In other words, regardless of the efforts an employer might take to secure a beam, he is liable for any accident that might displace that beam. Not only is such a requirement contrary to law, but it defies common sense.   As respondent so sensibly observes in its brief:

"It can be safely [*10]   assumed that no beam can be so secured so that it will be impossible under all circumstances to displace it.   Even a beam secured by locking devices can be displaced if the force of a rising draft which catches it is sufficient."

It is now well-settled that the Act does not impose strict liability on employers.   Horne Plumbing and Heating Company v. OSAHRC, 528 F.2d 564 (5th Cir. 1976); Brennan v. OSAHRC and Hanovia Lamp Division, Canrad Precision Industries, 502 F.2d 946 (3d Cir. 1974); REA Express, Inc. v. Brennan, 495 F.2d 822 (2d Cir. 1974); Secretary v. Engineers Construction, Incorporated, 20 OSAHRC 348 (1975). Accordingly, it obviously follows that a standard cannot make employers guarantors for insuring that accidents will not occur.   However, that is exactly what my colleagues are doing by their literal interpretation of 29 C.F.R. §   1918.43(e).   This is error and "amount[s] to the imposition of a strict liability standard, which the Act neither authorizes nor intends, and [is] therefore 'not in accordance with the law.'" Horne Plumbing and Heating Company v. OSAHRC, supra at 568.

Briefly stated, an employer's duty is qualified by the requirement [*11]   that it be achievable rather than a mere vehicle for strict liability. Brennan v. OSAHRC and Raymond Hendrix, d/b/a Alsea Lumber Company, 511 F.2d 1139 (9th Cir. 1975); National Realty and Construction Company, Inc. v. OSAHRC, 489 F.2d 1257, 1266 (D.C. Cir. 1973). In other words, an employer must take reasonable precautions to protect against hazards. See Cape and Vineyard Division of the New Bedford Gas and Edison Light Company v. OSAHRC, 512 F.2d 1148 (1st Cir. 1975). In this case, the respondent's lashing of the beam to prevent its displacement was consistent with the standard's requirement.   Except for the accident, it cannot be said that this precaution was inadequate.   Liability cannot be based upon the occurrence of the accident, however, without applying an improper standard of strict liability.
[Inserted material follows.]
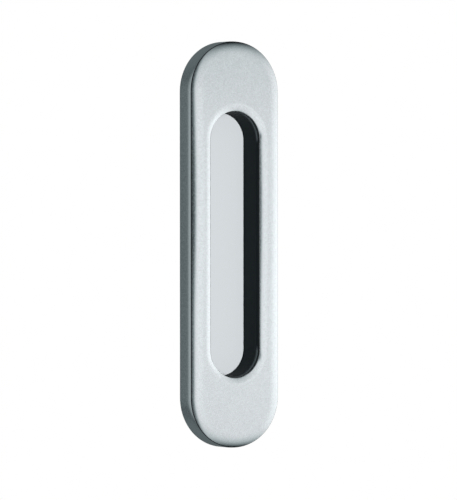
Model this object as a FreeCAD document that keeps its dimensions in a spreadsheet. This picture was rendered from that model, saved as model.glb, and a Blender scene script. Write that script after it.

Viewing the circumstances as they existed prior to the accident, it is apparent that respondent's precautionary measures were reasonable.

Finally, I am constrained to comment on the majority's finding that the respondent possessed the requisite knowledge of the violation on the basis of the Judge's finding that "Respondent recognized that the absence of locks   [*12]   on the latches created an unsafe condition." Although the Judge's finding is correct, it does not support the majority's conclusion.   As respondent's terminal manager testified, recognition of the hazard was the very reason that action was taken to tie down the beam. Unfortunately, my colleagues fail to recognize that the terminal manager also testified that "[b]efore the accident, I had no doubt that we acted in a proper procedure." This is yet another example of the erroneous use hindsight by Messrs. Barnako and Cleary to hold this employer liable under a concept of strict liability.